Tasarıda, toplantı ve gösteri yürüyüşlerinde demir bilye ve sapanın bulundurulması ve taşınması yasak olan maddeler kapsamına alınarak, 2 yıl 6 aydan 4 yıla kadar hapis cezası getirildiğine de dikkat çekilen açıklamada, “Yargı denetimi olmaksızın Emniyet Genel Müdürlüğü’nün veya İstihbarat Daire Başkanı’nın yazılı emriyle telekomünikasyon yoluyla yapılan iletişimin tespit edilip, dinlenme yetkisinin getirilmesi de sakıncalı olup, zaten tartışmalı olan ve sürekli yakınılan bu durumun sıradanlaşmasına neden olacaktır” denildi.
“İÇ GÜVENLİK PAKETİ DERHAL GERİ ÇEKİLMELİ”

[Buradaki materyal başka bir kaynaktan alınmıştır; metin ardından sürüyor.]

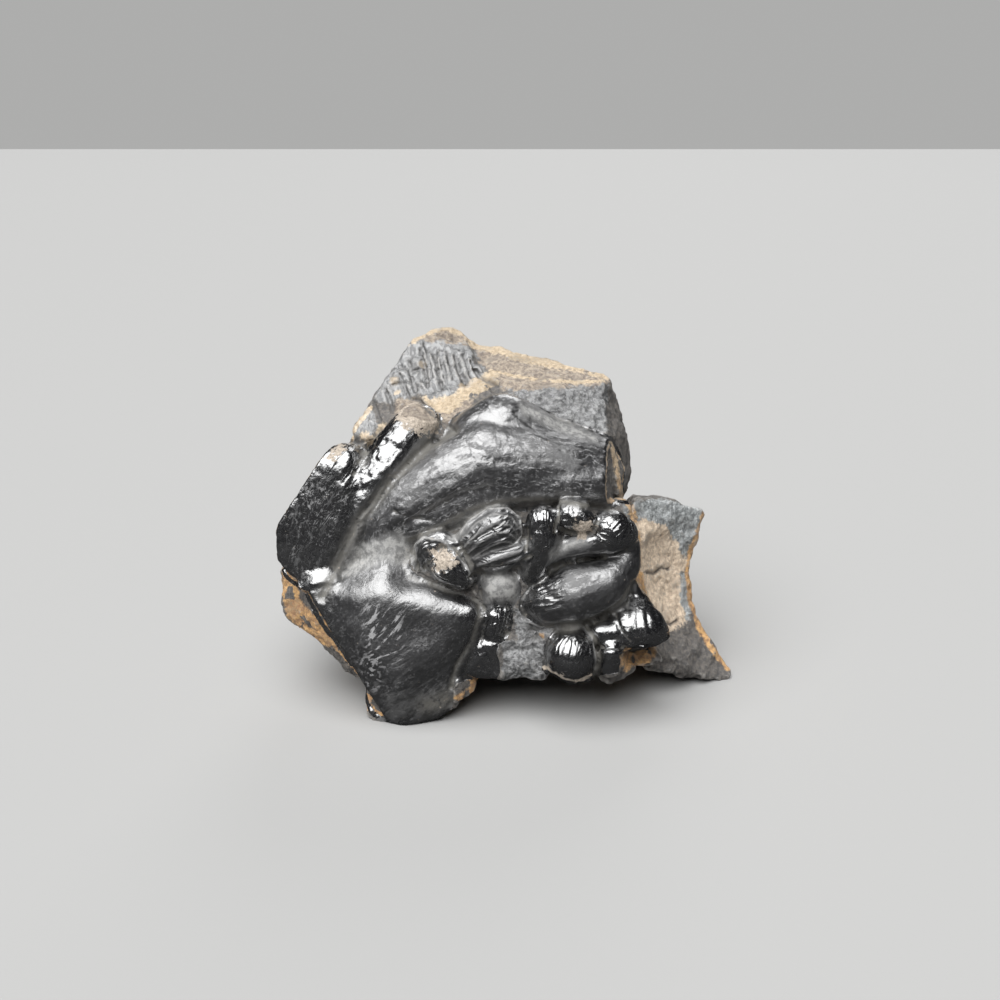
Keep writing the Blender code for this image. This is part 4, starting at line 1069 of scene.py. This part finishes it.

İç Güvenlik Paketi’nin yasalaşmaması gerektiğini savunan 5 baro başkanı, ortak açıklamada, taleplerini şöyle dile getirdi: “Bölge Baro Başkanları olarak temel hak ve özgürlüklerin özüne dokunan, Anayasa, AİHS ve evrensel normlara aykırı olan, kuvvetler ayrılığını ortadan kaldıran, hukuk devletini askıya alan bu düzenlemelere karşıyız. İç Güvenlik Paketi’nin yasalaşmaması gerekir. TBMM’nin gündeminden derhal geri çekilmelidir. İnsanlarımızın temel hak ve özgürlüklerini kullanmasına ket vuracak düzenlemelere değil, demokrasi ve insan hakları standartlarını yükseltecek uygulamalara ihtiyacımız bulunmaktadır. Avukatlık Yasası’nın 76. ve 95. maddelerinin barolara verdiği yetki ve göreve dayanarak bu açıklamayı yapmamız vicdani bir sorumluluktur. Anılan bu paketin yasalaşmaması için her türlü mücadelenin içinde olacağımızın bilinmesini kamuoyunun takdirine saygıyla sunarız.”